The main substantive requirement is that the parties had a clear intention to arbitrate their dispute. While the Courts will generally strive to give effect to the parties’ intentions to arbitrate, it will not do so at all costs (BNA v BNB and Anor [2019] SGCA 84).

Electronic arbitration agreements are recognised if the information contained therein is accessible so as to be useable for subsequent reference (section 2A(5) of the IAA).

Whether an arbitration agreement has been incorporated by reference turns on ascertaining the parties’ objective intentions gleaned from their correspondence and conduct in light of the relevant background as disclosed by the evidence. The relevant background includes the industry in which the parties are in, the character of the document which contains the terms in question as well as the course of dealings between the parties (R1 International Pte Ltd v Lonstroff AG [2015] 1 SLR 521).

Any dispute that the parties have agreed to submit to arbitration under an arbitration agreement may be determined by arbitration, unless it is contrary to public policy to do so (section 11(1), IAA).

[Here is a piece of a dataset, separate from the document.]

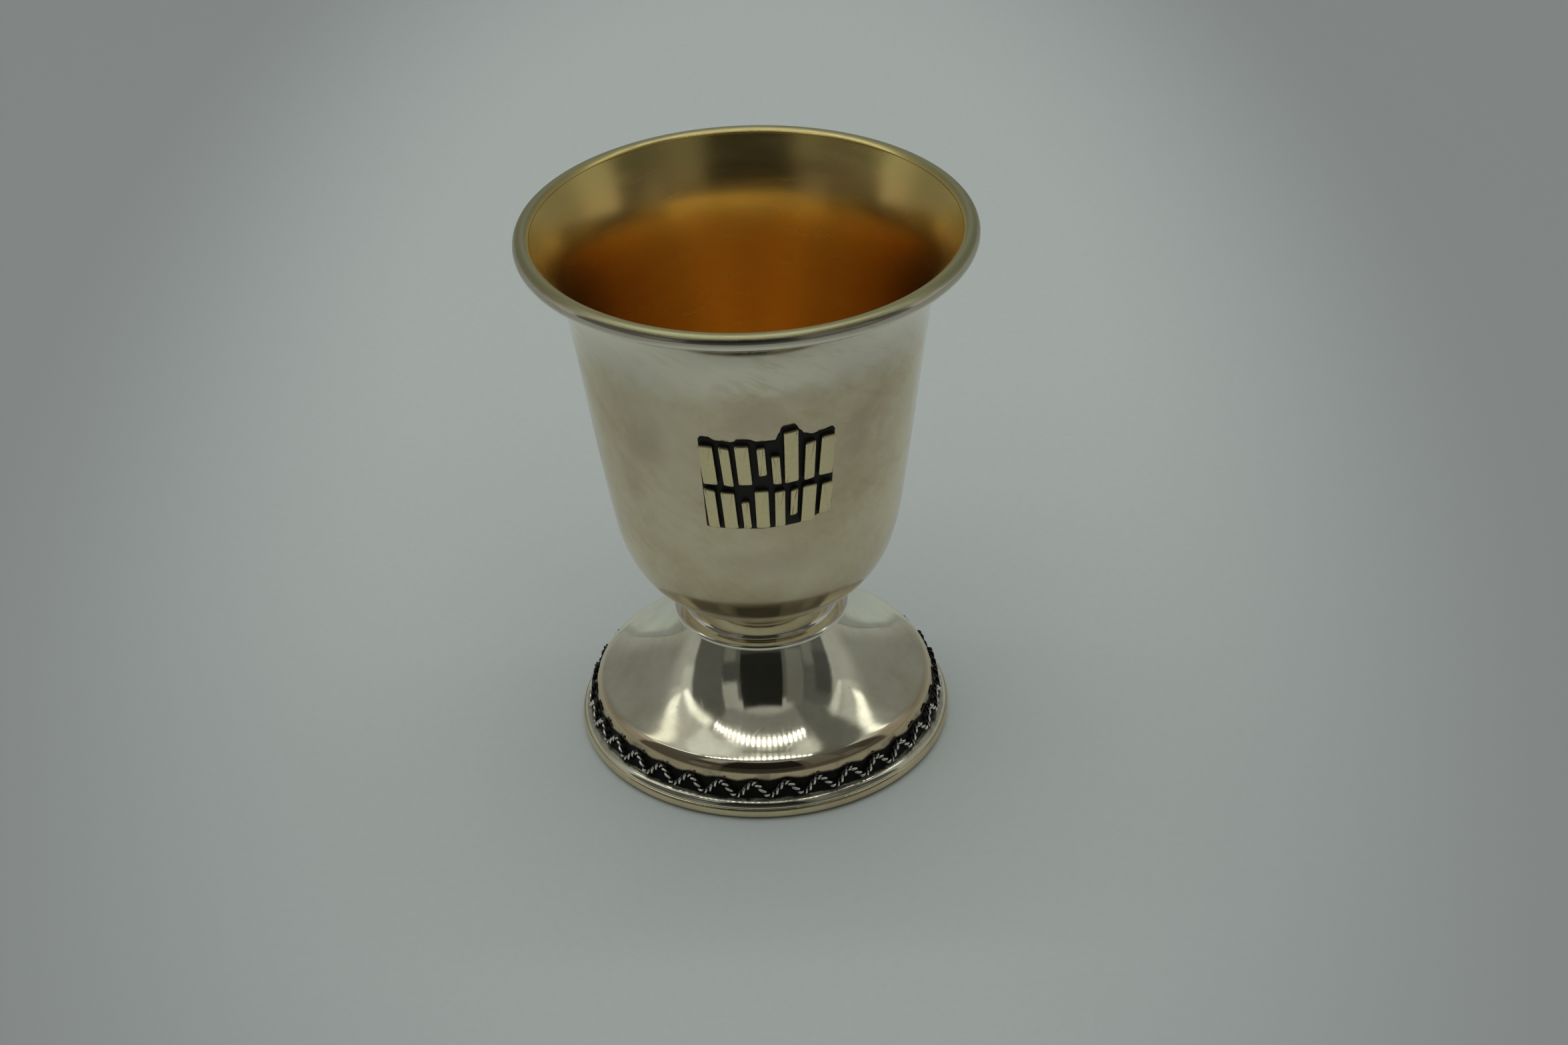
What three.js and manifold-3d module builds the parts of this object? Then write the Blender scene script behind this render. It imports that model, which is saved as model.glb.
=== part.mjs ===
// Kiddush cup: spun silver bowl with a rolled rim, gilded inside, on a stepped collar and a
// hollow trumpet foot with a base ring, a twisted wire wave round the border and an applied plaque.
// Millimetres, +Z up, origin on the table at the cup's axis; the plaque faces -Y.
import * as THREE from 'three';
import Module from 'manifold-3d';

const wasm = await Module();
wasm.setup();
const { Manifold, Mesh } = wasm;

// whole cup
const rimRadius = 28.0;
const cupHeight = 71.8;
const segments = 60;

// bowl
const beadRadius = 1.1;
const bowlFloor = 18.35;
const bowlSeat = 6.6;
const bowlWall = 0.6;
const lipStart = 62.0;

// collar
const flangeRadius = 11.3;
const flangeBottom = 16.9;
const flangeTop = 17.75;
const stepRadius = 9.86;
const stepShoulder = 18.2;
const stepTop = 18.5;
const dishRadius = 7.9;
const dishTop = 19.12;

// foot
const footRadius = 24.18;
const stemRadius = 10.3;
const domeRound = 2.4;
const domeRoundStart = 57.5;
const domeRoundCentre = [19.71, 5.06];
const lipRound = 1.0;
const lipRoundCentre = [22.9, 1.43];
const footWall = 0.75;
const footSeat = 1.6;

// base ring
const ringInner = 22.25;

// wire wave
const waveCount = 34;
const waveMiddle = 3.93;
const waveReach = 0.85;
const waveTurn = -4.4;
const wireRadius = 0.36;
const wireGap = 0.06;

// plaque
const plaqueTurn = 4.8;
const plaqueGap = 0.1;
const plateThickness = 0.45;
const strokeRise = 0.5;

const rad = THREE.MathUtils.degToRad;
const v2 = (r, z) => new THREE.Vector2(r, z);

// points of a round edge from one normal angle to another, degrees above the horizontal
function roundEdge(centre, radius, from, to, steps) {
  const points = [];
  for (let i = 0; i <= steps; i += 1) {
    const a = rad(from + ((to - from) * i) / steps);
    points.push(v2(centre[0] + radius * Math.cos(a), centre[1] + radius * Math.sin(a)));
  }
  return points;
}

function spun(points) {
  return new THREE.LatheGeometry(points, segments);
}

// outside of the bowl: round underside, slightly tapering wall, flared lip
const bowlOutline = [
  v2(9.12, 20.0),
  v2(11.33, 21.5),
  v2(13.73, 23.0),
  v2(15.38, 25.0),
  v2(16.76, 27.5),
  v2(17.92, 31.0),
  v2(18.71, 36.0),
  v2(21.37, 56.0),
  v2(22.15, lipStart),
  v2(23.1, 65.4),
  v2(24.6, 68.0),
];

function bowlRadiusAt(z) {
  for (let i = 1; i < bowlOutline.length; i += 1) {
    const a = bowlOutline[i - 1];
    const b = bowlOutline[i];
    if (z <= b.y) {
      return a.x + ((b.x - a.x) * (z - a.y)) / (b.y - a.y);
    }
  }
  return bowlOutline[bowlOutline.length - 1].x;
}

// the same outline moved inward along its own normals
function inset(points, distance) {
  return points.map((p, i) => {
    const before = points[Math.max(i - 1, 0)];
    const after = points[Math.min(i + 1, points.length - 1)];
    const along = after.clone().sub(before).normalize();
    return v2(p.x - along.y * distance, p.y + along.x * distance);
  });
}

function makeBowl() {
  const beadCentre = [rimRadius - beadRadius, cupHeight - beadRadius];
  const inside = inset(bowlOutline, bowlWall).filter((point, i) => i % 2 === 0).reverse();
  return spun([
    v2(0, bowlFloor),
    v2(bowlSeat, bowlFloor),
    ...bowlOutline,
    ...roundEdge(beadCentre, beadRadius, -135, 135, 6),
    ...inside,
    v2(bowlSeat, bowlFloor + bowlWall),
    v2(0, bowlFloor + bowlWall),
  ]);
}

// turned flange with a domed step whose dished top carries the bowl
function makeCollar() {
  const edge = (flangeTop - flangeBottom) / 2;
  return spun([
    v2(0, flangeBottom),
    v2(stemRadius, flangeBottom),
    ...roundEdge([flangeRadius - edge, flangeBottom + edge], edge, -90, 90, 3),
    v2(stepRadius, flangeTop),
    v2(stepRadius - 0.08, stepShoulder),
    v2(stepRadius - 0.42, stepTop),
    v2(dishRadius, dishTop),
    v2(bowlSeat, bowlFloor),
    v2(0, bowlFloor),
  ]);
}

// hollow sweep from the stem out towards the shoulder, radius and height
const footSweep = [
  [stemRadius, flangeBottom],
  [11.15, 15.46],
  [12.31, 13.79],
  [13.8, 12.13],
  [15.6, 10.55],
  [18.0, 8.84],
].map(([r, z]) => v2(r, z));

function makeFoot() {
  const outside = [
    ...footSweep,
    ...roundEdge(domeRoundCentre, domeRound, domeRoundStart, 16.4, 3),
    ...roundEdge(lipRoundCentre, lipRound, 100, 10, 3),
    v2(lipRoundCentre[0] + lipRound - 0.05, footSeat),
  ];
  const inside = [
    v2(ringInner, footSeat),
    v2(22.05, 2.3),
    ...roundEdge(domeRoundCentre, domeRound - footWall, 16.4, domeRoundStart, 1),
    ...inset(footSweep, -footWall).slice(1).filter((point, i) => i % 2 === 0).reverse(),
    v2(stemRadius - footWall, flangeBottom),
  ];
  return spun([...outside, ...inside, outside[0].clone()].reverse());
}

function makeBaseRing() {
  const outside = [
    v2(23.3, 0),
    v2(23.95, 0.35),
    v2(footRadius, 0.95),
    v2(24.0, footSeat),
  ];
  const start = v2(ringInner, 0);
  return spun([start, ...outside, v2(ringInner, footSeat), start.clone()]);
}

// radius of the border wall under the wave
function borderRadius(z) {
  const top = roundEdge(domeRoundCentre, domeRound, 16.4, 16.4, 1)[0];
  const foot = roundEdge(lipRoundCentre, lipRound, 100, 100, 1)[0];
  return top.x + ((foot.x - top.x) * (top.y - z)) / (top.y - foot.y);
}

// closed round wire following a path given by an angle
function closedWire(path, steps, sides, radius) {
  const positions = [];
  const index = [];
  for (let i = 0; i < steps; i += 1) {
    const turn = (2 * Math.PI * i) / steps;
    const centre = path(turn);
    const tangent = path(turn + 0.001).sub(path(turn - 0.001)).normalize();
    const outward = new THREE.Vector3(centre.x, centre.y, 0).normalize();
    const side = new THREE.Vector3().crossVectors(tangent, outward).normalize();
    const lift = new THREE.Vector3().crossVectors(side, tangent);
    for (let j = 0; j < sides; j += 1) {
      const a = (2 * Math.PI * j) / sides;
      const p = centre.clone().addScaledVector(lift, radius * Math.cos(a));
      p.addScaledVector(side, radius * Math.sin(a));
      positions.push(p.x, p.y, p.z);
    }
  }
  for (let i = 0; i < steps; i += 1) {
    for (let j = 0; j < sides; j += 1) {
      const a = i * sides + j;
      const b = i * sides + ((j + 1) % sides);
      const c = ((i + 1) % steps) * sides + j;
      const d = ((i + 1) % steps) * sides + ((j + 1) % sides);
      index.push(a, b, c, b, d, c);
    }
  }
  const geometry = new THREE.BufferGeometry();
  geometry.setAttribute('position', new THREE.Float32BufferAttribute(positions, 3));
  geometry.setIndex(index);
  return geometry;
}

function wavePath(turn) {
  const z = waveMiddle + waveReach * Math.cos(waveCount * (turn - rad(waveTurn)));
  const r = borderRadius(z) + wireRadius + wireGap;
  return new THREE.Vector3(r * Math.sin(turn), -r * Math.cos(turn), z);
}

function makeWave() {
  return closedWire(wavePath, waveCount * 6, 4, wireRadius);
}

// a point on the plaque: distance along the bowl, height, distance off the wall
function onBowl(along, z, off) {
  const turn = rad(plaqueTurn) + along / bowlRadiusAt(48);
  const r = bowlRadiusAt(z) + plaqueGap + off;
  return [r * Math.sin(turn), -r * Math.cos(turn), z];
}

function solidFrom(points, faces) {
  const mesh = new Mesh({
    numProp: 3,
    vertProperties: new Float32Array(points.flat()),
    triVerts: new Uint32Array(faces.flat()),
  });
  return new Manifold(mesh);
}

// a thin plate in columns: each column gives its place along the bowl and its heights
function bentPlate(columns, near, far) {
  const points = [];
  const faces = [];
  const levels = columns[0].heights.length;
  const at = (side, i, j) => (side * columns.length + i) * levels + j;
  const quad = (a, b, c, d) => faces.push([a, b, c], [a, c, d]);
  [near, far].forEach((off) => {
    columns.forEach(({ along, heights }) => heights.forEach((z) => points.push(onBowl(along, z, off))));
  });
  for (let i = 0; i + 1 < columns.length; i += 1) {
    for (let j = 0; j + 1 < levels; j += 1) {
      quad(at(0, i, j), at(0, i, j + 1), at(0, i + 1, j + 1), at(0, i + 1, j));
      quad(at(1, i, j), at(1, i + 1, j), at(1, i + 1, j + 1), at(1, i, j + 1));
    }
    quad(at(0, i, 0), at(0, i + 1, 0), at(1, i + 1, 0), at(1, i, 0));
    quad(at(0, i, levels - 1), at(1, i, levels - 1), at(1, i + 1, levels - 1), at(0, i + 1, levels - 1));
  }
  const last = columns.length - 1;
  for (let j = 0; j + 1 < levels; j += 1) {
    quad(at(0, 0, j), at(1, 0, j), at(1, 0, j + 1), at(0, 0, j + 1));
    quad(at(0, last, j), at(0, last, j + 1), at(1, last, j + 1), at(1, last, j));
  }
  return solidFrom(points, faces);
}

// two rows of plain upright strokes on a thin plate with an uneven edge
const plateColumns = [
  { along: -7.9, foot: 41.2, top: 54.1 },
  { along: -6.0, foot: 41.0, top: 54.4 },
  { along: -3.9, foot: 41.1, top: 54.0 },
  { along: -1.8, foot: 40.9, top: 54.3 },
  { along: 0.3, foot: 41.1, top: 54.1 },
  { along: 2.0, foot: 41.0, top: 56.0 },
  { along: 3.7, foot: 41.2, top: 55.9 },
  { along: 5.7, foot: 41.6, top: 54.1 },
  { along: 7.8, foot: 42.4, top: 54.4 },
];
const rowGap = 47.3;
const strokeRows = [
  { foot: 47.85, tops: [53.7, 53.5, 53.8, 53.5, 54.0, 55.4, 53.9, 53.8], lean: 0.3 },
  { foot: 41.4, tops: [46.8, 46.5, 46.8, 46.6, 46.8, 46.5, 46.8, 46.6], lean: -0.3 },
];
const strokeWidth = 1.35;

function makePlaque() {
  const columns = plateColumns.map(({ along, foot, top }) => ({ along, heights: [foot, rowGap, top] }));
  const solids = [bentPlate(columns, 0, plateThickness)];
  strokeRows.forEach(({ foot, tops, lean }) => {
    tops.forEach((top, i) => {
      const left = plateColumns[i];
      const right = plateColumns[i + 1];
      const middle = (left.along + right.along) / 2;
      const low = Math.max(foot, (left.foot + right.foot) / 2 + 0.3);
      const stroke = [-strokeWidth / 2, strokeWidth / 2].map((half) => ({
        low: middle + half + lean / 2,
        high: middle + half - lean / 2,
      }));
      solids.push(bentStroke(stroke, low, top));
    });
  });
  return fromManifold(Manifold.union(solids));
}

function bentStroke([left, right], low, high) {
  const points = [plateThickness / 2, plateThickness + strokeRise].flatMap((off) => [
    onBowl(left.low, low, off),
    onBowl(right.low, low, off),
    onBowl(right.high, high, off),
    onBowl(left.high, high, off),
  ]);
  const faces = [
    [0, 2, 1], [0, 3, 2], [4, 5, 6], [4, 6, 7], [0, 1, 5], [0, 5, 4],
    [1, 2, 6], [1, 6, 5], [2, 3, 7], [2, 7, 6], [3, 0, 4], [3, 4, 7],
  ];
  return solidFrom(points, faces);
}

function fromManifold(solid) {
  const mesh = solid.getMesh();
  const geometry = new THREE.BufferGeometry();
  geometry.setAttribute('position', new THREE.Float32BufferAttribute(mesh.vertProperties, 3));
  geometry.setIndex(Array.from(mesh.triVerts));
  return geometry;
}

const silver = { color: 0xcfcabc, roughness: 0.18, metalness: 1.0 };
const looks = {
  bowl: silver,
  plaque: { color: 0xd6d0bb, roughness: 0.3, metalness: 1.0 },
  collar: { ...silver, roughness: 0.1 },
  foot: silver,
  base_ring: silver,
  wave_wire: { color: 0xe2ddd0, roughness: 0.2, metalness: 1.0 },
};

// lathes turn about +Y, the cup stands along +Z
function upright(geometry) {
  return geometry.rotateX(Math.PI / 2);
}

const cup = new THREE.Group();
cup.name = 'kiddush_cup';

function add(name, geometry) {
  geometry.computeVertexNormals();
  const mesh = new THREE.Mesh(geometry, new THREE.MeshStandardMaterial(looks[name]));
  mesh.name = name;
  cup.add(mesh);
}

add('bowl', upright(makeBowl()));
add('collar', upright(makeCollar()));
add('foot', upright(makeFoot()));
add('base_ring', upright(makeBaseRing()));
add('wave_wire', makeWave());
add('plaque', makePlaque());

export default cup;
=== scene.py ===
import math
import random

import bpy
from mathutils import Matrix, Vector


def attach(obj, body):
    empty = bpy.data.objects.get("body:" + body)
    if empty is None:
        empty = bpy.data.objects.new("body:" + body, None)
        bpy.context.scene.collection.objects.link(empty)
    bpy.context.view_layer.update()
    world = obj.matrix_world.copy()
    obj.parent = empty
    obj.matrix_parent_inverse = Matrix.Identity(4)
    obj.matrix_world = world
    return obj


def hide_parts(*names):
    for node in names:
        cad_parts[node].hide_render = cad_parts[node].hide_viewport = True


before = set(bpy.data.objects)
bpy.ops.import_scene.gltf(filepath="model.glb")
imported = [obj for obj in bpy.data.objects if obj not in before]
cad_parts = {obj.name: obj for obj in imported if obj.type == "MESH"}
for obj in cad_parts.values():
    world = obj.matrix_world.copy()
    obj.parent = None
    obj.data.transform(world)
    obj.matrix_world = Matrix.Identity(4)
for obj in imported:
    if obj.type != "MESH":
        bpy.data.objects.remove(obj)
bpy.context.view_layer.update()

mm = 0.001
scene = bpy.context.scene
scene.view_settings.view_transform = "Standard"
print("frame loaded:", sorted(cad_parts))


def inMm(values):
    return [value * mm for value in values]


def roundEdge(centre, radius, start, stop, steps):
    points = []
    for i in range(steps + 1):
        a = math.radians(start + (stop - start) * i / steps)
        points.append((centre[0] + radius * math.cos(a), centre[1] + radius * math.sin(a)))
    return points


def smoothCurve(points, perSpan):
    # cubic B-spline held at both ends, so reflections run over it without a kink
    held = [points[0]] * 2 + list(points) + [points[-1]] * 2
    out = []
    for i in range(len(held) - 3):
        p = held[i : i + 4]
        for k in range(perSpan):
            t = k / perSpan
            w = (
                (1 - t) ** 3 / 6,
                (3 * t**3 - 6 * t**2 + 4) / 6,
                (-3 * t**3 + 3 * t**2 + 3 * t + 1) / 6,
                t**3 / 6,
            )
            out.append(tuple(sum(w[j] * p[j][axis] for j in range(4)) for axis in (0, 1)))
    out.append(tuple(points[-1]))
    clean = [out[0]]
    for q in out[1:]:
        if math.dist(q, clean[-1]) > 1e-4:
            clean.append(q)
    return clean


def makeMesh(name, verts, faces, marks=None):
    mesh = bpy.data.meshes.new(name)
    mesh.from_pydata(verts, [], faces)
    mesh.validate()
    mesh.polygons.foreach_set("use_smooth", [True] * len(mesh.polygons))
    for key, values in (marks or {}).items():
        layer = mesh.attributes.new(key, "FLOAT", "POINT")
        layer.data.foreach_set("value", values)
    mesh.update()
    obj = bpy.data.objects.new(name, mesh)
    scene.collection.objects.link(obj)
    return obj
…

There is a presumption in English case law that arbitration agreements should be construed generously. This has been incorporated into Singapore law in Larsen Oil and Gas Pte Ltd v Petroprod Ltd [2011] 3 SLR 414 (“Larsen“). In practical terms, this means that all disputes between parties to an arbitration agreement are assumed to fall within the scope of that agreement, unless shown otherwise. However, where there are compelling reasons, commercial or otherwise, that may displace any assumed intention of the parties that claims of a particular kind are to fall within the scope of an arbitration clause, the court should be slow to conduct the exercise of contractual construction from that starting point.

Singapore law recognises the separability of arbitration agreements. An arbitration clause that forms part of a contract is treated as an agreement independent of the other terms of the contract. Therefore, a decision by the arbitral tribunal that a contract is null, and void does not in and of itself mean that the arbitration clause contained therein is invalid (Article 16, UNCITRAL Model Law).